The car he was driving and his destination were correct. But the rest was upside down. Until today, he was alone in his Porsche, and crashed into a truck driven by a local Paso Robles, California farmhand named, ironically, Donald Turnupseed, who drove his older truck onto the highway, attempting to cross it, pulling directly into Dean’s speeding path.

In the new version, Turnupseed is a twenty-three year old college student attending Cal Poly in San Luis Obispo, California, and was driving a black and white 1950 Ford Tudor. He turned left in front of James Dean, and they hit practically head on. There are even photos of his car showing damage from the collision.

I was so surprised finding these new details, I read every article in Google to make sure it was not one mistaken piece. No. They all reported the same thing. As trivial as it is, this story is one more added to the legion of Mandela Effect stories; an incident, reported a certain way in a certain time, is now, more or less, the same, yet altered by forces we do not see, nor truly understand. Multiple dimensions? Time travel? Mind manipulation? We will know, someday. But not this day.

12 thoughts on “James Dean Has been Mandela Effected

    1. How many Indian citizens were told that Jayalathia was dead and then heard (via “reliable” news sources) that she was not? One day we may know when and how she actually died. Rumours abound, but pictures hardly lie–well, maybe today I can’t say that since the latest technology even produces lying videos!

      Liked by 1 person

      1. The Republicans (or possibly the Russians) pushed articles on the right wing media that Hilary Clinton was ill. Manipulation of facts to fool people has been going on forever. But, as Abraham Lincoln said, “You can fool all the people some of the time, and some of the people all the time, but you cannot fool all the people all the time.” Of course the damage may already be done. –Curt

        Liked by 1 person

        1. Interesting. I didn’t write this, which worries me. And no, it isn’t the Mandela effect. For one, I’ve always attributed that quote to PT Barnum and have used it several times over the years. Looking it up, I discovered attributing it to Lincoln is one of those viral internet phenomena, which does reflect the Mandela effect. – the real Curt


  1. Have you wondered how the Chinese people felt when their history was rewritten by Mao? You might begin your search by reading a Wikipedia article about “Historical Negationism.”
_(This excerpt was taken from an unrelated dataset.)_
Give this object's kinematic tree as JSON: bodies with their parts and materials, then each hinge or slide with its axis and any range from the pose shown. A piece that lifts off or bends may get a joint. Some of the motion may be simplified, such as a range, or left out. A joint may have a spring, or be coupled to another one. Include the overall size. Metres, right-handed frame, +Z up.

    Maybe you read the news from a fairly present day America–http://www.foxnews.com/story/2009/12/16/rewriting-our-history-changing-our-traditions.html

    Or (if it all is truly gone) visit your doctor to see if you have a touch of that awful “A” word.

    Surely not!

    Liked by 1 person

  2. I just had a Sal Mineo Mandela effect. I’m wondering if it’s tied with your James Dean? I believed for YEARS that Sal Mineo was murdered shorty after Rebel without a cause. He was an up and coming rising star whose death tragically ended early. Now I see that he was super successful in several movie and tv shows along with a singing career.. he died in the 1970s. Anyone else remember this?


  3. I WOULD SWEAR that James Dean died in a car crash in Los Angeles on Mulholland Dr. (or one of those streets) coming home from a party or dinner at Elizabeth Taylor’s house that Roddy McDowell attended sometime late in the evening or early morning. And he was the only one in the car.